====== Given information ======

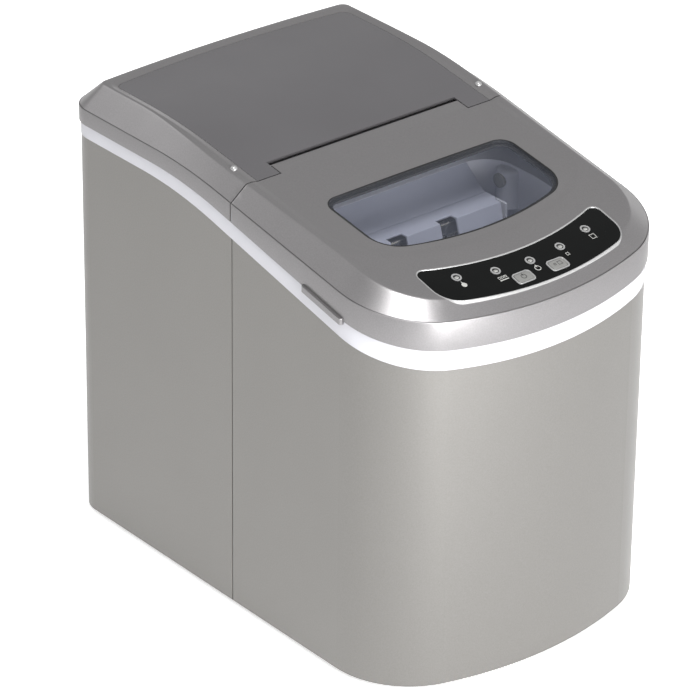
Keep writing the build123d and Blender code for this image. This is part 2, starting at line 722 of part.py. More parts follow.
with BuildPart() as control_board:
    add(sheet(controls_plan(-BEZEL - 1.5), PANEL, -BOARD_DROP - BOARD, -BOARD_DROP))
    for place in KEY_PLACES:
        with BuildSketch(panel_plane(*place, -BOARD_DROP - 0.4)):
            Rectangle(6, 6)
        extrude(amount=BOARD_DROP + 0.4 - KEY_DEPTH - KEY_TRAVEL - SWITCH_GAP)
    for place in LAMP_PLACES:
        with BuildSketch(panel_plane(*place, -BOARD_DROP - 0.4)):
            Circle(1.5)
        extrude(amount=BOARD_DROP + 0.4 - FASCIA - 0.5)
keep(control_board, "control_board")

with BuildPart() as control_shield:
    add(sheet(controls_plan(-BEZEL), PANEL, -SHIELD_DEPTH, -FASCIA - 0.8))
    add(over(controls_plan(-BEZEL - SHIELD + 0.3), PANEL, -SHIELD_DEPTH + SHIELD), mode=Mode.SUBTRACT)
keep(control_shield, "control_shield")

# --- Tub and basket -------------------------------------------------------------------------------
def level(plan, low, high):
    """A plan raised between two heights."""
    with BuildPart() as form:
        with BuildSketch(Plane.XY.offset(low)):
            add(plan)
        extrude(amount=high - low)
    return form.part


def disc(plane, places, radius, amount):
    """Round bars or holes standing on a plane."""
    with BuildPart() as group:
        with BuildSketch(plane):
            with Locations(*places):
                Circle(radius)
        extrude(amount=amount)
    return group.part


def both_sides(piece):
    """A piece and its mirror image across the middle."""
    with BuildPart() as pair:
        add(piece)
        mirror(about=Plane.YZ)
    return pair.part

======

Problem: Your task is to quote all of the data word for word.

Response below:
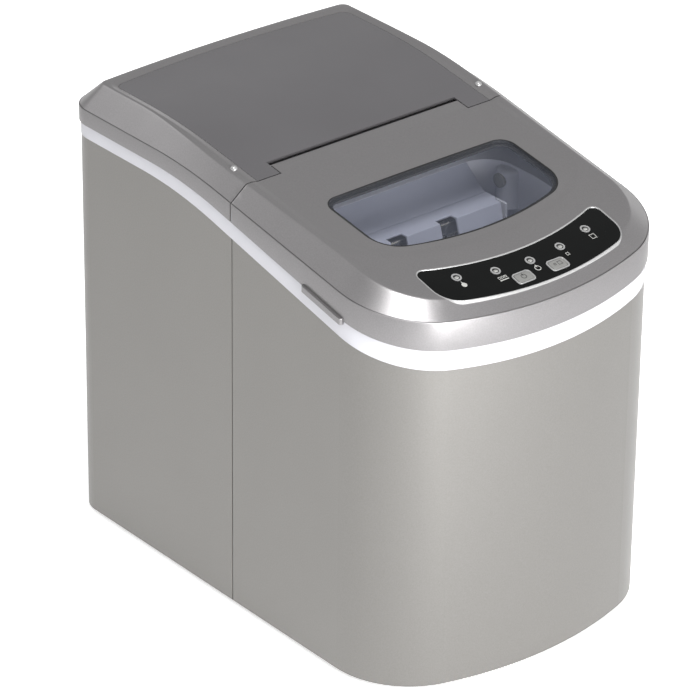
Keep writing the build123d and Blender code for this image. This is part 2, starting at line 722 of part.py. More parts follow.
with BuildPart() as control_board:
    add(sheet(controls_plan(-BEZEL - 1.5), PANEL, -BOARD_DROP - BOARD, -BOARD_DROP))
    for place in KEY_PLACES:
        with BuildSketch(panel_plane(*place, -BOARD_DROP - 0.4)):
            Rectangle(6, 6)
        extrude(amount=BOARD_DROP + 0.4 - KEY_DEPTH - KEY_TRAVEL - SWITCH_GAP)
    for place in LAMP_PLACES:
        with BuildSketch(panel_plane(*place, -BOARD_DROP - 0.4)):
            Circle(1.5)
        extrude(amount=BOARD_DROP + 0.4 - FASCIA - 0.5)
keep(control_board, "control_board")

with BuildPart() as control_shield:
    add(sheet(controls_plan(-BEZEL), PANEL, -SHIELD_DEPTH, -FASCIA - 0.8))
    add(over(controls_plan(-BEZEL - SHIELD + 0.3), PANEL, -SHIELD_DEPTH + SHIELD), mode=Mode.SUBTRACT)
keep(control_shield, "control_shield")

# --- Tub and basket -------------------------------------------------------------------------------
def level(plan, low, high):
    """A plan raised between two heights."""
    with BuildPart() as form:
        with BuildSketch(Plane.XY.offset(low)):
            add(plan)
        extrude(amount=high - low)
    return form.part


def disc(plane, places, radius, amount):
    """Round bars or holes standing on a plane."""
    with BuildPart() as group:
        with BuildSketch(plane):
            with Locations(*places):
                Circle(radius)
        extrude(amount=amount)
    return group.part


def both_sides(piece):
    """A piece and its mirror image across the middle."""
    with BuildPart() as pair:
        add(piece)
        mirror(about=Plane.YZ)
    return pair.part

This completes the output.